AD&D-2e were a little before my time. I've played them, but never got too involved.

I also play and run other games like tWoD, DH, Exalted, RIFTS, and others. All fun games, all workable when run properly.

D&D 3.5 will just always be my go-to because I grew up with it, and I just love the endless amounts of options and characters customization. It's not for everyone, but I know I can always round a group to play if I want to.

I'm even introducing a group that is 100% new to TTRPG's to D&D with 3.5, and they've been enjoying every minute of it. It's all about starting slow, and working with the characters to iron out the concepts they want to see happen. (Many start with vidya characters as their inspirations, but hey, whatever is fun for you)

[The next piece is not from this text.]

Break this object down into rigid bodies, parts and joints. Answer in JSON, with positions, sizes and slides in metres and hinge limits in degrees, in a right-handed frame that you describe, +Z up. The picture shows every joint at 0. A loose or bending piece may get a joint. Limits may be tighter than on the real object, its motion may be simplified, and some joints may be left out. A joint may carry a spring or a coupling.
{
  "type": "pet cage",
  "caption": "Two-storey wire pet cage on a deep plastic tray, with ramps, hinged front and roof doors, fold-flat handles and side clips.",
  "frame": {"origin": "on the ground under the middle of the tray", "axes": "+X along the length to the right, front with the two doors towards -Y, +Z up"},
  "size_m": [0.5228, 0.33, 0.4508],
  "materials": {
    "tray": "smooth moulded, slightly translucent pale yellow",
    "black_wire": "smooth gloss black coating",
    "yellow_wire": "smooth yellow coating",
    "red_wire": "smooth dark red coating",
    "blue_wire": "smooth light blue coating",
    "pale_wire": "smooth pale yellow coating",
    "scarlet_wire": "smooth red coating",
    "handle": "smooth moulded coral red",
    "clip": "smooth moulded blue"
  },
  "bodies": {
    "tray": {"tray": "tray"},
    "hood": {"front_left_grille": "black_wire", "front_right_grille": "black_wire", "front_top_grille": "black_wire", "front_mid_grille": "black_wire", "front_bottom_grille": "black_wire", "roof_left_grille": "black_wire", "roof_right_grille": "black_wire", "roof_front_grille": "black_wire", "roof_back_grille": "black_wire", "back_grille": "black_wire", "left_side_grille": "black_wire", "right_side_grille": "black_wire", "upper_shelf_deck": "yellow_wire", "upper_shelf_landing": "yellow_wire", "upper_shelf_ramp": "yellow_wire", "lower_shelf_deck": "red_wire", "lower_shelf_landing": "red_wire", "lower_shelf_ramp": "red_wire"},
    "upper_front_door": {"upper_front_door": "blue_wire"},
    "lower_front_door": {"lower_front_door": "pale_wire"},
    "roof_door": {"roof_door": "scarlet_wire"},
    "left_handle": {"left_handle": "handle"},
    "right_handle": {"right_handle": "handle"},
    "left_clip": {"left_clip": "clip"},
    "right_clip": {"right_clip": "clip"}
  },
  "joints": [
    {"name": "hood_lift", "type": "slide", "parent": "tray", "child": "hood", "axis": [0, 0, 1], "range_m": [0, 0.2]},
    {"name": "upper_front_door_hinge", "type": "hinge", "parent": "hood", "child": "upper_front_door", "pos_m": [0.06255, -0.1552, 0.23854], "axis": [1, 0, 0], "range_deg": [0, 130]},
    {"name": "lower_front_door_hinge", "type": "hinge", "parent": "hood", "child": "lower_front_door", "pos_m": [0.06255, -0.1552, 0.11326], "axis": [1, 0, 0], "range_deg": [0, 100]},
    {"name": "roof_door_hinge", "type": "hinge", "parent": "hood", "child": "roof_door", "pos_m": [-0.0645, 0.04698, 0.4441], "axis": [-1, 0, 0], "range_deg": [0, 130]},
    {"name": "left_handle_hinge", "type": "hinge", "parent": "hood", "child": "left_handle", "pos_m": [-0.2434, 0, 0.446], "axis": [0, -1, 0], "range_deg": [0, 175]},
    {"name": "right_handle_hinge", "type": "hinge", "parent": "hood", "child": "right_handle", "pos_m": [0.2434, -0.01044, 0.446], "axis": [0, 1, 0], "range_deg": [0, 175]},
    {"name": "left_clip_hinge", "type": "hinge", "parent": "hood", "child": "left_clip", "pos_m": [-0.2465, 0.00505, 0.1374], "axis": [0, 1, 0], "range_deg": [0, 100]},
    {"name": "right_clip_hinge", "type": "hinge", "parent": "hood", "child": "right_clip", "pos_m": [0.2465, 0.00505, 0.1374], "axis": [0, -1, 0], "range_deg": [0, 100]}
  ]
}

Confirmed for babby who started with 3rd edition.

5e

And by the same token, I played 3.X for nearly 10 years and had balance issues crop up non-fucking-stop if even one player in the group was on a different page than the others. The problem with 3.5 isn't how easy it is to abuse, because while I think it's an incredibly shitty way to handle a broken game for several reasons it can still be curbed by simply telling players no, it's how easy it is to make a useless or broken character without intending to. There are a lot of players out there that don't WANT advice from more experienced players because they want to figure it out themselves, or worse, write your concerns off as 'minmaxing bullshit', and then end up being a huge detriment to the party.

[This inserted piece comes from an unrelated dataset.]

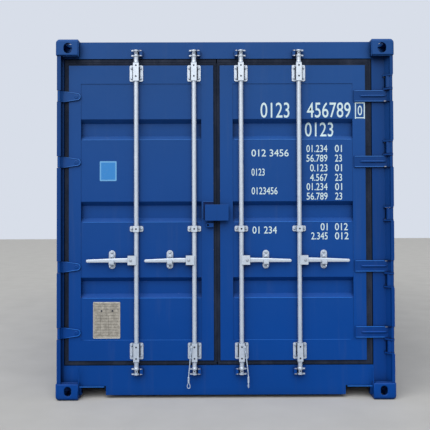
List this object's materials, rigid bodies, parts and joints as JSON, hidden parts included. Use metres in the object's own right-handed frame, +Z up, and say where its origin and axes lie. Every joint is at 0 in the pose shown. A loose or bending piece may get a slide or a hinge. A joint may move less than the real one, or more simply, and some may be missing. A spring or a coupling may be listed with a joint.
{
  "type": "twenty foot shipping container with double end doors and full side opening",
  "caption": "Blue steel shipping container with opening double end doors, turning lock bars with lifting handles, corner castings and closed folding side doors.",
  "frame": {"origin": "on the ground, in the middle of the length and the width", "axes": "+Z up, +Y along the length away from the end doors, +X towards the folding side doors, to the right as one faces the end doors"},
  "size_m": [2.438, 6.058, 2.591],
  "materials": {
    "paint": "semi-gloss blue container paint over pressed and welded steel",
    "galvanised": "hot-dip galvanised, matt grey with faint mottling",
    "rubber": "black EPDM seal, dull",
    "plywood": "sealed hardwood plywood",
    "plate": "etched grey plate",
    "rope": "white braided cord with a pressed sleeve"
  },
  "bodies": {
    "root": {"bottom_castings": "paint", "top_castings": "paint", "left_rear_post": "paint", "right_rear_post": "paint", "left_front_post": "paint", "right_front_post": "paint", "door_header": "paint", "door_sill": "paint", "front_top_rail": "paint", "front_bottom_rail": "paint", "left_top_rail": "paint", "right_top_rail": "paint", "left_bottom_rail": "paint", "right_bottom_rail": "paint", "cross_members": "paint", "floor_boards": "plywood", "roof_panel": "paint", "left_side_wall": "paint", "front_wall": "paint", "left_hinge_pins": "galvanised", "right_hinge_lugs": "paint", "bar_keepers": "paint", "side_leaf_1": "paint", "side_leaf_2": "paint", "side_leaf_3": "paint", "side_leaf_4": "paint", "side_gaskets": "rubber", "side_door_hinges": "paint", "side_bar_bearings": "galvanised", "side_lock_bars": "galvanised", "side_keepers": "paint"},
    "left_door": {"left_door_leaf": "paint", "left_door_gasket": "rubber", "left_door_hinges": "paint", "left_bar_bearings": "galvanised", "left_handle_catches": "galvanised", "left_centre_plate": "paint", "left_tie_rope": "rope", "left_rope_loop": "rope", "data_plate": "plate"},
    "right_door": {"right_door_leaf": "paint", "right_door_gasket": "rubber", "right_door_hinges": "paint", "right_bar_bearings": "galvanised", "right_handle_catches": "galvanised", "right_centre_plate": "paint", "right_tie_rope": "rope", "right_rope_loop": "rope"},
    "left_outer_bar": {"left_outer_lock_bar": "galvanised"},
    "left_inner_bar": {"left_inner_lock_bar": "galvanised"},
    "right_inner_bar": {"right_inner_lock_bar": "galvanised"},
    "right_outer_bar": {"right_outer_lock_bar": "galvanised"},
    "left_outer_lever": {"left_outer_handle": "galvanised"},
    "left_inner_lever": {"left_inner_handle": "galvanised"},
    "right_inner_lever": {"right_inner_handle": "galvanised"},
    "right_outer_lever": {"right_outer_handle": "galvanised"}
  },
  "joints": [
    {"name": "left_door_hinge", "type": "hinge", "parent": "root", "child": "left_door", "pos_m": [-1.197, -3.005, 1.3], "axis": [0, 0, -1], "range_deg": [0, 260]},
    {"name": "right_door_hinge", "type": "hinge", "parent": "root", "child": "right_door", "pos_m": [1.197, -3.005, 1.3], "axis": [0, 0, 1], "range_deg": [0, 260]},
    {"name": "left_outer_bar_turn", "type": "hinge", "parent": "left_door", "child": "left_outer_bar", "pos_m": [-0.643, -2.993, 1.3], "axis": [0, 0, -1], "range_deg": [-100, 0]},
    {"name": "left_outer_handle_lift", "type": "hinge", "parent": "left_outer_bar", "child": "left_outer_lever", "pos_m": [-0.683, -3.0055, 0.998], "axis": [0, 1, 0], "range_deg": [0, 12]},
    {"name": "left_inner_bar_turn", "type": "hinge", "parent": "left_door", "child": "left_inner_bar", "pos_m": [-0.225, -2.993, 1.3], "axis": [0, 0, -1], "range_deg": [-100, 0]},
    {"name": "left_inner_handle_lift", "type": "hinge", "parent": "left_inner_bar", "child": "left_inner_lever", "pos_m": [-0.265, -3.0055, 0.998], "axis": [0, 1, 0], "range_deg": [0, 12]},
    {"name": "right_inner_bar_turn", "type": "hinge", "parent": "right_door", "child": "right_inner_bar", "pos_m": [0.115, -2.993, 1.3], "axis": [0, 0, 1], "range_deg": [-100, 0]},
    {"name": "right_inner_handle_lift", "type": "hinge", "parent": "right_inner_bar", "child": "right_inner_lever", "pos_m": [0.155, -3.0055, 0.998], "axis": [0, -1, 0], "range_deg": [0, 12]},
    {"name": "right_outer_bar_turn", "type": "hinge", "parent": "right_door", "child": "right_outer_bar", "pos_m": [0.534, -2.993, 1.3], "axis": [0, 0, 1], "range_deg": [-100, 0]},
    {"name": "right_outer_handle_lift", "type": "hinge", "parent": "right_outer_bar", "child": "right_outer_lever", "pos_m": [0.574, -3.0055, 0.998], "axis": [0, -1, 0], "range_deg": [0, 12]}
  ]
}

And then on the other end of the spectrum, there are players who look at CoDzilla and think it's appropriate because it's part of the game/they need to do whatever they can to survive(actually a very popular opinion when talking to AD&D vets)/they think they're missing something and it's obviously not as broken as it looks.

And then on top of all of that bullshit, there's no guarantee that something that functions well at low levels will continue doing so a few levels later.

It makes it a very, very shitty experience for an inexperienced DM, almost on par with running clusterfuck games like Shadowrun when you barely know the rules.